Lalu bagaimana bisa Joko Widodo dijadikan sebagai sebuah icon dengan digelarnya slogan-slogan ‘Jokowisme’ sebagai sebuah Ideologi? Betapa kita kecolongan sebagai masyarakat akademisi.
Dalam Jokowisme, retorika politik, narasi kepemimpinan, dan simbol-simbol visual menciptakan mitos politik yang mengelilingi Joko Widodo. Bahasa yang digunakan, seperti "presiden rakyat" atau "pemimpin yang berdedikasi” bukan hanya berfungsi sebagai deskripsi tetapi juga sebagai tanda-tanda mitologis yang membangun citra yang diinginkan. Melalui lensa semiotika mitologi Roland Barthes ini, kita dapat mengidentifikasi bagaimana tanda-tanda ini membentuk dan memperkuat mitos kepemimpinan Jokowisme.
Simbol-simbol visual dalam Jokowisme, seperti lambang partai atau logo kampanye, juga memiliki kekuatan mitologis yang tak kalah penting yang dijadikan sebagai upaya untuk menggolorifikasi si Pak Lurah ini. Mereka tidak hanya mewakili identitas visual tetapi juga membentuk citra mitologis yang terkait dengan kepemimpinan Joko Widodo.
Dengan menggunakan semiotika mitologi ini, terbongkarlah makna di balik simbol-simbol tersebut yang dengan begitu kita dapat memahami bagaimana mereka berkontribusi pada konvensi mitologis Jokowisme.

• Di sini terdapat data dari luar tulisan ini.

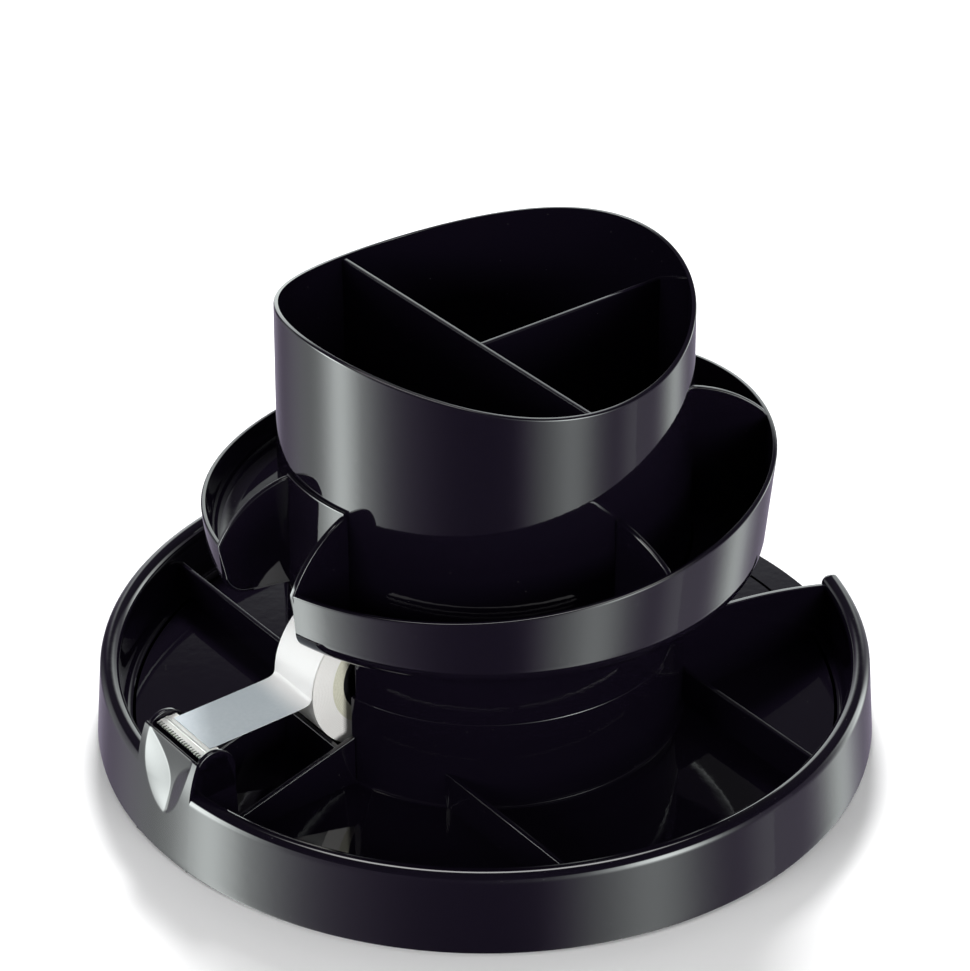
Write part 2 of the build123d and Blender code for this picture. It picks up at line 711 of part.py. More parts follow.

Dengan memandang Jokowisme sebagai sebuah mitos politik, esai ini mengajukan pertanyaan kritis tentang bagaimana konvensi ini dapat memengaruhi persepsi masyarakat terhadap kebijakan dan kepemimpinan, terutama pada isu-isu yang selama ini menggaung mengenai Presiden Jokowi yang menciptakan dinasti politik agar tetap harum namanya di tengah masyarakat, padahal jelas-jelas kebijakannya tidak memihak kepada masyarakat banyak.

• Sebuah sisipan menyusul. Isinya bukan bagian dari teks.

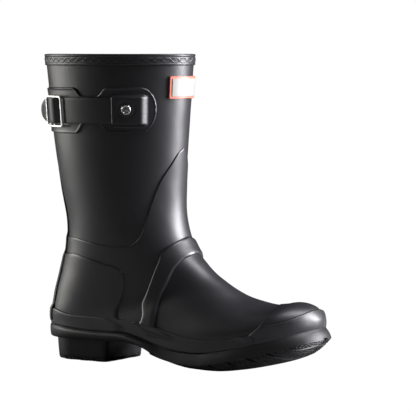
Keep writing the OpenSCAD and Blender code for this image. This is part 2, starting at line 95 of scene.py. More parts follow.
def last_at(s, a):
    """Point of the last for ring number s and angle a from the shin, in degrees. Millimetres."""
    s, a = np.broadcast_arrays(np.clip(s, 0, TOE), np.radians(a))
    i = np.minimum(np.floor(s).astype(int), TOE - 1)
    t = (s - i)[..., None]
    ring = between(RINGS[i], RINGS[i + 1], RINGS[i + 2], RINGS[i + 3], t)
    tx, tz, bx, bz, outer_w, inner_w, shift, widest, top_n, low_n = np.moveaxis(ring, -1, 0)
    c, k = np.cos(a), np.sin(a)
    n = np.where(c >= 0, top_n, low_n)
    r = (np.abs(c) ** n + np.abs(k) ** n) ** (-1 / n)
    up = widest + np.where(c >= 0, 1 - widest, 1 + widest) * r * c
    w = np.where(k >= 0, inner_w, outer_w)
    return np.stack([(tx + bx) / 2 + (tx - bx) / 2 * up, shift + w * r * k,
                     (tz + bz) / 2 + (tz - bz) / 2 * up], -1)


def disc(s, a):
    """The last laid out as a disc: the toe tip is its centre and the rim its edge."""
    s, a = np.broadcast_arrays(s, np.radians(a))
    return (TOE - s)[..., None] * np.stack([np.sin(a), np.cos(a)], -1)


def skin(d):
    """Point of the last for a point of the disc."""
    return last_at(TOE - np.hypot(d[..., 0], d[..., 1]), np.degrees(np.arctan2(d[..., 0], d[..., 1])))


def outward(d):
    """Direction straight out of the last at a point of the disc."""
    e = 0.04
    along = skin(d + [e, 0]) - skin(d - [e, 0])
    across = skin(d + [0, e]) - skin(d - [0, e])
    n = np.cross(along, across)
    return n / np.maximum(np.linalg.norm(n, axis=-1, keepdims=True), 1e-12)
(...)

Sehingga konvensi tersebut dapat digugat sejadi-jadinya, agar tersadar bahwa slogan Jokowisme hanyalah sebuah mitos yang dijadikan sebagai alat untuk menciptakan sebuah konvensi kebahasaan yang memengaruhi kesadaran masyarakat banyak yang sebetulnya jauh lebih layak untuk hidup di dalam kepemimpinan yang jelas-jelas membela kedaulatan rakyat dan bukannya melulu memanjakan oligarki. Karena negeri ini bukan hanya lahan yang dapat dieksploitasi, lebih jauh dari itu, merupakan kombinasi kekuatan spiritual yang kompleks, yang entah berapa lama lagi akan menggeliat memperlihatkan kedaulatan dirinya, pada saat sang Ratu Adil memimpin.
Mitos politik Jokowisme ini tidak hanya ditujukan untuk menciptakan citra pemimpin yang kuat tetapi juga dapat mengaburkan realitas politik yang lebih kompleks. Meskipun demikian, sekuat apapun suatu pihak bersikukuh memengaruhi masyarakat dengan menciptakan konvensi kebahasaan ‘Jokowisme’ yang balihonya ada di mana-mama ini– yang secara psikologis dapat memengaruhi kesadaran masyarakat dalam memandang realitas, masyarakat Indonesia tidak akan semudah itu terpedaya.
Oleh karena itu, esai ini ditujukan untuk merangsang pemikiran kritis masyarakat Indonesia, terkhusus para akademisi tentang dampak konvensi- konvensi mitologis dalam membentuk budaya politik Indonesia.
Agar tercipta kelindan mesra, harmonisasi di antara akademisi murni yang tidak dipengaruhi oleh ambisi politik apapun dengan politisi yang adil dan mampu menciptakan tatanan Indonesia yang berdaulat. Karena tanpa kehadiran akademisi, politisi akan cacat. Dan tanpa politisi atau pemangku jabatan kepemimpinan yang mampu menerima kritik dari para akademisi, sebuah negara tidak akan berjalan kecuali mengikuti gairah-gairah yang dibisik-halusi oleh Iblis yang terkutuk, sehingga upaya pelanggengan kekuasaan, buah busuk dari ambisi politik semakin menjadi-jadi dengan menghalalkan segala cara, bahkan nyawa tak akan ada harganya lagi.